** Begin **

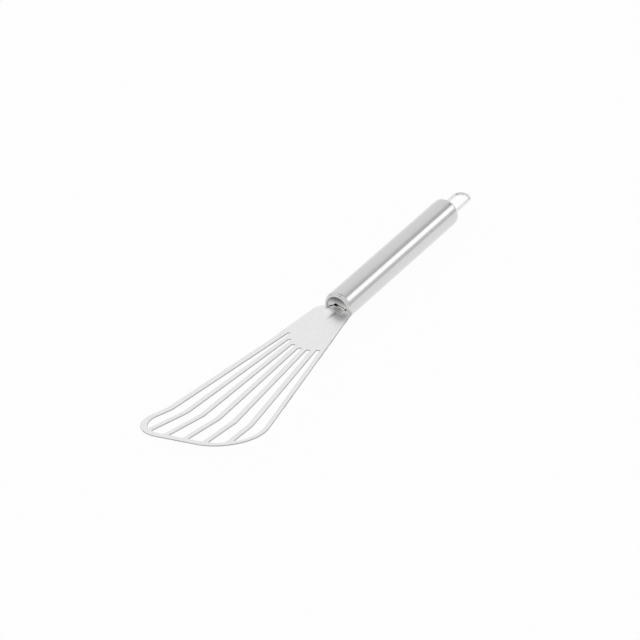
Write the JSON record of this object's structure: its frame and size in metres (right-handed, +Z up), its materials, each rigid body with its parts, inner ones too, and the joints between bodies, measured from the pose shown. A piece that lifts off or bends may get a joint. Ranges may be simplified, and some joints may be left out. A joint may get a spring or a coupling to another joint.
{
  "type": "fish turner",
  "caption": "Slotted turner with a thin fan-shaped steel blade, bent-up tip and a round hollow handle ending in a wire hanging loop.",
  "frame": {"origin": "on the table, under the middle of the object's box as it lies at rest", "axes": "+Y along the handle from the blade towards the hanging loop, +Z up from the table, +X towards the blade's shorter side"},
  "size_m": [0.0755, 0.3206, 0.019],
  "materials": {
    "blade_steel": "fine satin",
    "handle_steel": "satin, brushed round the tube, with a polished nose",
    "disc_steel": "satin",
    "wire_steel": "polished"
  },
  "bodies": {
    "root": {"blade": "blade_steel", "handle_tube": "handle_steel", "end_disc": "disc_steel", "hanging_loop": "wire_steel"}
  },
  "joints": []
}
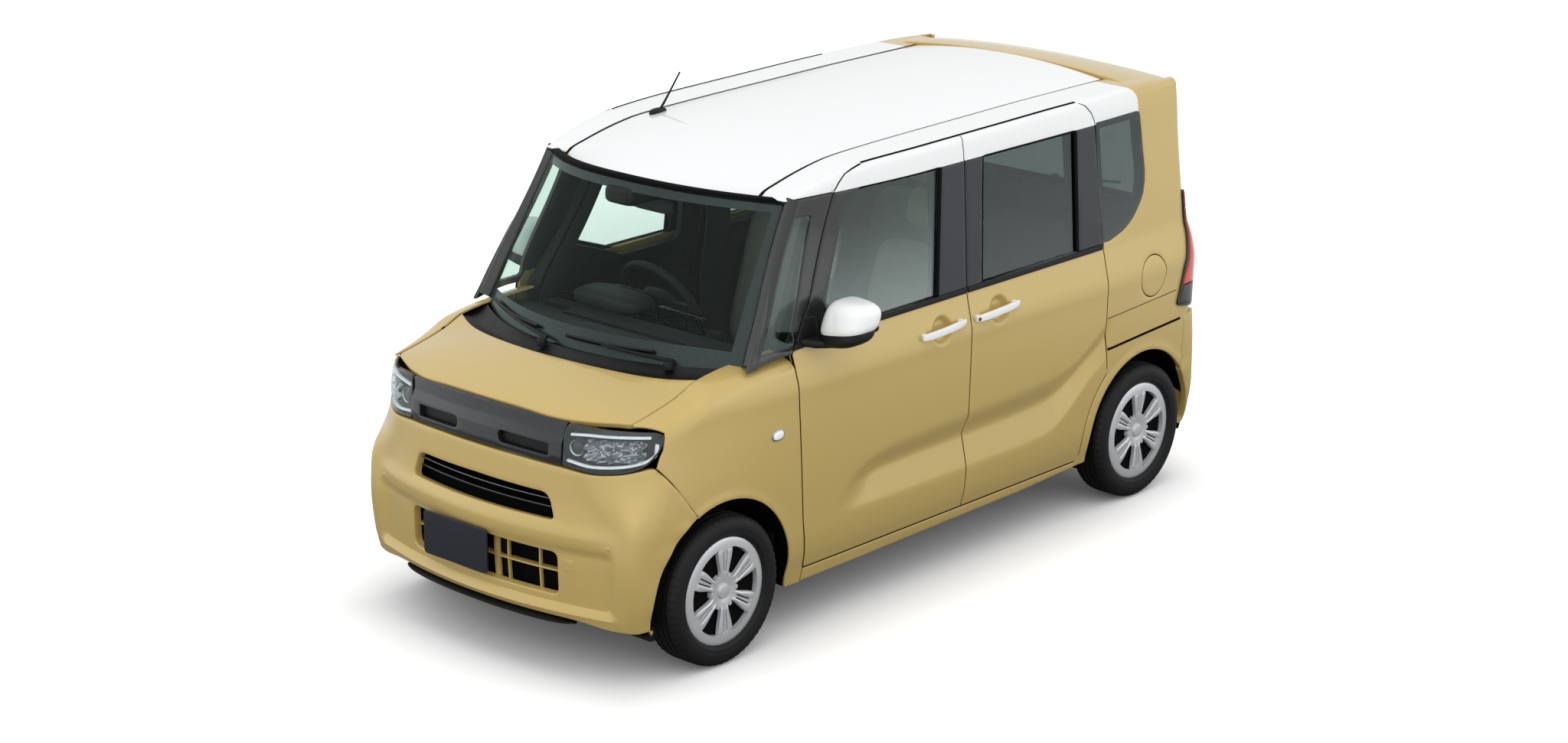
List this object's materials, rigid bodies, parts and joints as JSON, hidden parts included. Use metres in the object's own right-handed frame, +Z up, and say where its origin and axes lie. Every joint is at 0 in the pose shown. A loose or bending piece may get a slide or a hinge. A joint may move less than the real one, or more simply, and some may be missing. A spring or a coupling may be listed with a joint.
{
  "type": "tall kei car",
  "caption": "Tall, short two-tone city car with hinged front doors, bonnet, tailgate and fuel lid, sliding rear doors and steered front wheels.",
  "frame": {"origin": "on the ground, in the middle of the overall length and width", "axes": "+X forward along the car, +Y to the car's left, +Z up"},
  "size_m": [3.3908, 1.81, 1.7903],
  "materials": {
    "body_paint": "glossy solid paint, mustard beige",
    "roof_paint": "glossy pearl white paint",
    "black_trim": "grained unpainted black plastic",
    "gloss_black": "piano black",
    "clear_glass": "clear green tinted",
    "privacy_glass": "dark privacy tint",
    "lamp_clear": "clear lamp lens",
    "lamp_red": "red lamp lens",
    "tyre_rubber": "black rubber",
    "wheel_silver": "silver painted wheel cover",
    "chassis_black": "satin black underseal",
    "cast_metal": "as cast",
    "exhaust_steel": "dull steel",
    "cabin_plastic": "soft grained dark grey",
    "seat_cloth": "woven dark grey cloth"
  },
  "bodies": {
    "body": {"underbody": "chassis_black", "body_side_left": "body_paint", "body_side_right": "body_paint", "roof_panel": "roof_paint", "front_fender_left": "body_paint", "front_fender_right": "body_paint", "front_bumper": "body_paint", "lower_grille": "black_trim", "upper_grille": "gloss_black", "headlamps": "lamp_clear", "cowl_panel": "black_trim", "windscreen": "clear_glass", "fixed_side_glass": "clear_glass", "sliding_door_left": "body_paint", "sliding_door_right": "body_paint", "sliding_door_glass": "privacy_glass", "tail_lamps": "lamp_red", "rear_bumper": "body_paint", "dashboard": "cabin_plastic", "steering_column": "black_trim", "front_seats": "seat_cloth", "rear_seat": "seat_cloth", "engine_block": "cast_metal", "fuel_tank": "chassis_black", "exhaust": "exhaust_steel", "front_suspension": "chassis_black", "rear_axle_beam": "chassis_black", "wipers": "black_trim", "antenna": "black_trim"},
    "front_door_left": {"front_door_left": "body_paint", "front_door_glass_left": "clear_glass", "mirror_left": "roof_paint"},
    "front_door_right": {"front_door_right": "body_paint", "front_door_glass_right": "clear_glass", "mirror_right": "roof_paint"},
    "bonnet": {"bonnet": "body_paint"},
    "tailgate": {"tailgate": "body_paint", "tailgate_glass": "privacy_glass"},
    "fuel_lid": {"fuel_lid": "body_paint"},
    "steering_wheel": {"steering_wheel": "cabin_plastic"},
    "knuckle_left": {"knuckle_left": "cast_metal"},
    "knuckle_right": {"knuckle_right": "cast_metal"},
    "wheel_front_left": {"wheel_front_left": "wheel_silver", "tyre_front_left": "tyre_rubber"},
    "wheel_front_right": {"wheel_front_right": "wheel_silver", "tyre_front_right": "tyre_rubber"},
    "wheel_rear_left": {"wheel_rear_left": "wheel_silver", "tyre_rear_left": "tyre_rubber"},
    "wheel_rear_right": {"wheel_rear_right": "wheel_silver", "tyre_rear_right": "tyre_rubber"}
  },
  "joints": [
    {"name": "front_door_left_hinge", "type": "hinge", "parent": "body", "child": "front_door_left", "pos_m": [0.7915, 0.7375, 0.66], "axis": [0, 0, -1], "range_deg": [0, 75]},
    {"name": "front_door_right_hinge", "type": "hinge", "parent": "body", "child": "front_door_right", "pos_m": [0.7915, -0.7375, 0.66], "axis": [0, 0, 1], "range_deg": [0, 75]},
    {"name": "bonnet_hinge", "type": "hinge", "parent": "body", "child": "bonnet", "pos_m": [1.171, 0, 1.058], "axis": [0, -1, 0], "range_deg": [0, 50]},
    {"name": "tailgate_hinge", "type": "hinge", "parent": "body", "child": "tailgate", "pos_m": [-1.303, 0, 1.738], "axis": [0, 1, 0], "range_deg": [0, 80]},
    {"name": "fuel_lid_hinge", "type": "hinge", "parent": "body", "child": "fuel_lid", "pos_m": [-1.2705, 0.7375, 0.926], "axis": [0, 0, -1], "range_deg": [0, 90]},
    {"name": "steer_left", "type": "hinge", "parent": "body", "child": "knuckle_left", "pos_m": [1.15, 0.575, 0.2785], "axis": [0, 0, 1], "range_deg": [-35, 35]},
    {"name": "steer_right", "type": "hinge", "parent": "body", "child": "knuckle_right", "pos_m": [1.15, -0.575, 0.2785], "axis": [0, 0, 1], "range_deg": [-35, 35]},
    {"name": "steering_wheel_turn", "type": "hinge", "parent": "body", "child": "steering_wheel", "pos_m": [0.4, -0.32, 0.985], "axis": [-0.8829, 0, 0.4695], "range_deg": [-560, 560]},
    {"name": "wheel_front_left_spin", "type": "hinge", "parent": "knuckle_left", "child": "wheel_front_left", "pos_m": [1.15, 0.65, 0.2785], "axis": [0, 1, 0], "continuous": true},
    {"name": "wheel_front_right_spin", "type": "hinge", "parent": "knuckle_right", "child": "wheel_front_right", "pos_m": [1.15, -0.65, 0.2785], "axis": [0, 1, 0], "continuous": true},
    {"name": "wheel_rear_left_spin", "type": "hinge", "parent": "body", "child": "wheel_rear_left", "pos_m": [-1.31, 0.65, 0.2785], "axis": [0, 1, 0], "continuous": true},
    {"name": "wheel_rear_right_spin", "type": "hinge", "parent": "body", "child": "wheel_rear_right", "pos_m": [-1.31, -0.65, 0.2785], "axis": [0, 1, 0], "continuous": true}
  ],
  "couplings": [
    {"joint": "steer_right", "follows": "steer_left", "ratio": 1},
    {"joint": "steering_wheel_turn", "follows": "steer_left", "ratio": 16}
  ]
}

** End **

## PROBLEM:
Copy down the whole of the data above, matching it exactly.

## THE OUTPUT:
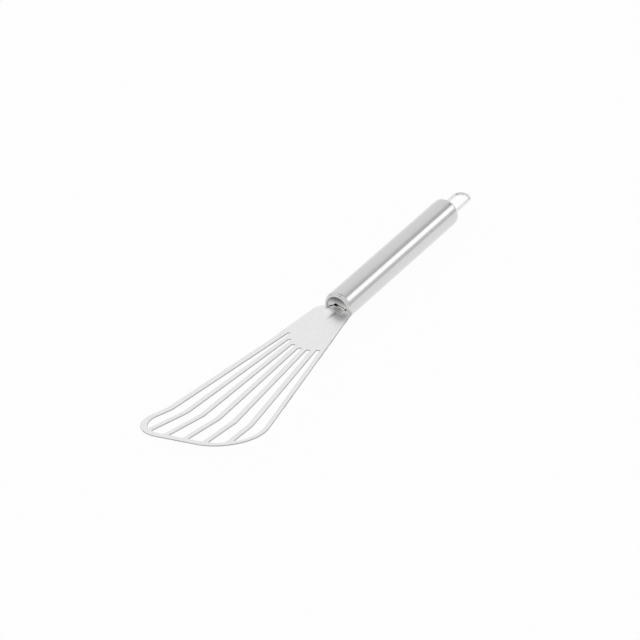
Write the JSON record of this object's structure: its frame and size in metres (right-handed, +Z up), its materials, each rigid body with its parts, inner ones too, and the joints between bodies, measured from the pose shown. A piece that lifts off or bends may get a joint. Ranges may be simplified, and some joints may be left out. A joint may get a spring or a coupling to another joint.
{
  "type": "fish turner",
  "caption": "Slotted turner with a thin fan-shaped steel blade, bent-up tip and a round hollow handle ending in a wire hanging loop.",
  "frame": {"origin": "on the table, under the middle of the object's box as it lies at rest", "axes": "+Y along the handle from the blade towards the hanging loop, +Z up from the table, +X towards the blade's shorter side"},
  "size_m": [0.0755, 0.3206, 0.019],
  "materials": {
    "blade_steel": "fine satin",
    "handle_steel": "satin, brushed round the tube, with a polished nose",
    "disc_steel": "satin",
    "wire_steel": "polished"
  },
  "bodies": {
    "root": {"blade": "blade_steel", "handle_tube": "handle_steel", "end_disc": "disc_steel", "hanging_loop": "wire_steel"}
  },
  "joints": []
}
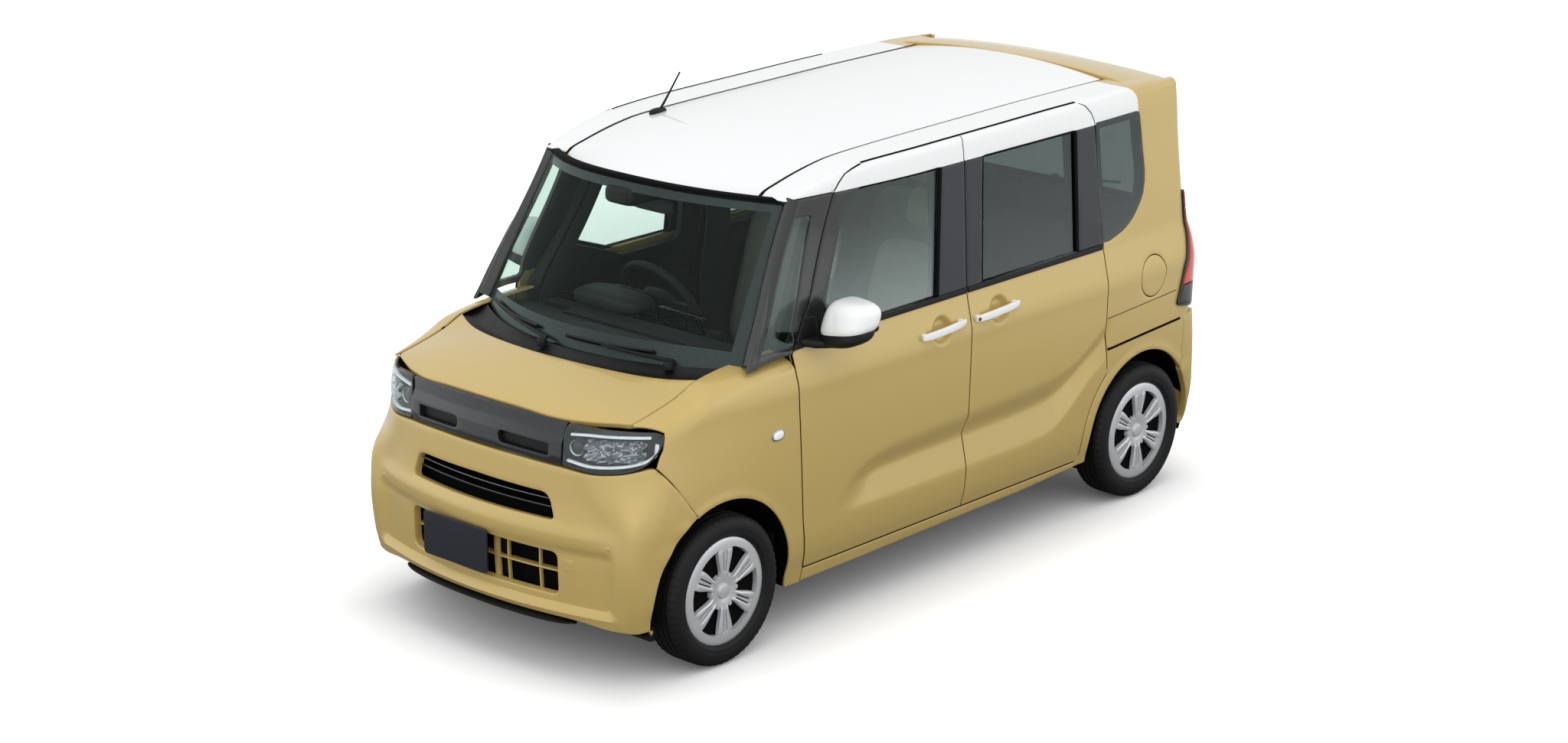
List this object's materials, rigid bodies, parts and joints as JSON, hidden parts included. Use metres in the object's own right-handed frame, +Z up, and say where its origin and axes lie. Every joint is at 0 in the pose shown. A loose or bending piece may get a slide or a hinge. A joint may move less than the real one, or more simply, and some may be missing. A spring or a coupling may be listed with a joint.
{
  "type": "tall kei car",
  "caption": "Tall, short two-tone city car with hinged front doors, bonnet, tailgate and fuel lid, sliding rear doors and steered front wheels.",
  "frame": {"origin": "on the ground, in the middle of the overall length and width", "axes": "+X forward along the car, +Y to the car's left, +Z up"},
  "size_m": [3.3908, 1.81, 1.7903],
  "materials": {
    "body_paint": "glossy solid paint, mustard beige",
    "roof_paint": "glossy pearl white paint",
    "black_trim": "grained unpainted black plastic",
    "gloss_black": "piano black",
    "clear_glass": "clear green tinted",
    "privacy_glass": "dark privacy tint",
    "lamp_clear": "clear lamp lens",
    "lamp_red": "red lamp lens",
    "tyre_rubber": "black rubber",
    "wheel_silver": "silver painted wheel cover",
    "chassis_black": "satin black underseal",
    "cast_metal": "as cast",
    "exhaust_steel": "dull steel",
    "cabin_plastic": "soft grained dark grey",
    "seat_cloth": "woven dark grey cloth"
  },
  "bodies": {
    "body": {"underbody": "chassis_black", "body_side_left": "body_paint", "body_side_right": "body_paint", "roof_panel": "roof_paint", "front_fender_left": "body_paint", "front_fender_right": "body_paint", "front_bumper": "body_paint", "lower_grille": "black_trim", "upper_grille": "gloss_black", "headlamps": "lamp_clear", "cowl_panel": "black_trim", "windscreen": "clear_glass", "fixed_side_glass": "clear_glass", "sliding_door_left": "body_paint", "sliding_door_right": "body_paint", "sliding_door_glass": "privacy_glass", "tail_lamps": "lamp_red", "rear_bumper": "body_paint", "dashboard": "cabin_plastic", "steering_column": "black_trim", "front_seats": "seat_cloth", "rear_seat": "seat_cloth", "engine_block": "cast_metal", "fuel_tank": "chassis_black", "exhaust": "exhaust_steel", "front_suspension": "chassis_black", "rear_axle_beam": "chassis_black", "wipers": "black_trim", "antenna": "black_trim"},
    "front_door_left": {"front_door_left": "body_paint", "front_door_glass_left": "clear_glass", "mirror_left": "roof_paint"},
    "front_door_right": {"front_door_right": "body_paint", "front_door_glass_right": "clear_glass", "mirror_right": "roof_paint"},
    "bonnet": {"bonnet": "body_paint"},
    "tailgate": {"tailgate": "body_paint", "tailgate_glass": "privacy_glass"},
    "fuel_lid": {"fuel_lid": "body_paint"},
    "steering_wheel": {"steering_wheel": "cabin_plastic"},
    "knuckle_left": {"knuckle_left": "cast_metal"},
    "knuckle_right": {"knuckle_right": "cast_metal"},
    "wheel_front_left": {"wheel_front_left": "wheel_silver", "tyre_front_left": "tyre_rubber"},
    "wheel_front_right": {"wheel_front_right": "wheel_silver", "tyre_front_right": "tyre_rubber"},
    "wheel_rear_left": {"wheel_rear_left": "wheel_silver", "tyre_rear_left": "tyre_rubber"},
    "wheel_rear_right": {"wheel_rear_right": "wheel_silver", "tyre_rear_right": "tyre_rubber"}
  },
  "joints": [
    {"name": "front_door_left_hinge", "type": "hinge", "parent": "body", "child": "front_door_left", "pos_m": [0.7915, 0.7375, 0.66], "axis": [0, 0, -1], "range_deg": [0, 75]},
    {"name": "front_door_right_hinge", "type": "hinge", "parent": "body", "child": "front_door_right", "pos_m": [0.7915, -0.7375, 0.66], "axis": [0, 0, 1], "range_deg": [0, 75]},
    {"name": "bonnet_hinge", "type": "hinge", "parent": "body", "child": "bonnet", "pos_m": [1.171, 0, 1.058], "axis": [0, -1, 0], "range_deg": [0, 50]},
    {"name": "tailgate_hinge", "type": "hinge", "parent": "body", "child": "tailgate", "pos_m": [-1.303, 0, 1.738], "axis": [0, 1, 0], "range_deg": [0, 80]},
    {"name": "fuel_lid_hinge", "type": "hinge", "parent": "body", "child": "fuel_lid", "pos_m": [-1.2705, 0.7375, 0.926], "axis": [0, 0, -1], "range_deg": [0, 90]},
    {"name": "steer_left", "type": "hinge", "parent": "body", "child": "knuckle_left", "pos_m": [1.15, 0.575, 0.2785], "axis": [0, 0, 1], "range_deg": [-35, 35]},
    {"name": "steer_right", "type": "hinge", "parent": "body", "child": "knuckle_right", "pos_m": [1.15, -0.575, 0.2785], "axis": [0, 0, 1], "range_deg": [-35, 35]},
    {"name": "steering_wheel_turn", "type": "hinge", "parent": "body", "child": "steering_wheel", "pos_m": [0.4, -0.32, 0.985], "axis": [-0.8829, 0, 0.4695], "range_deg": [-560, 560]},
    {"name": "wheel_front_left_spin", "type": "hinge", "parent": "knuckle_left", "child": "wheel_front_left", "pos_m": [1.15, 0.65, 0.2785], "axis": [0, 1, 0], "continuous": true},
    {"name": "wheel_front_right_spin", "type": "hinge", "parent": "knuckle_right", "child": "wheel_front_right", "pos_m": [1.15, -0.65, 0.2785], "axis": [0, 1, 0], "continuous": true},
    {"name": "wheel_rear_left_spin", "type": "hinge", "parent": "body", "child": "wheel_rear_left", "pos_m": [-1.31, 0.65, 0.2785], "axis": [0, 1, 0], "continuous": true},
    {"name": "wheel_rear_right_spin", "type": "hinge", "parent": "body", "child": "wheel_rear_right", "pos_m": [-1.31, -0.65, 0.2785], "axis": [0, 1, 0], "continuous": true}
  ],
  "couplings": [
    {"joint": "steer_right", "follows": "steer_left", "ratio": 1},
    {"joint": "steering_wheel_turn", "follows": "steer_left", "ratio": 16}
  ]
}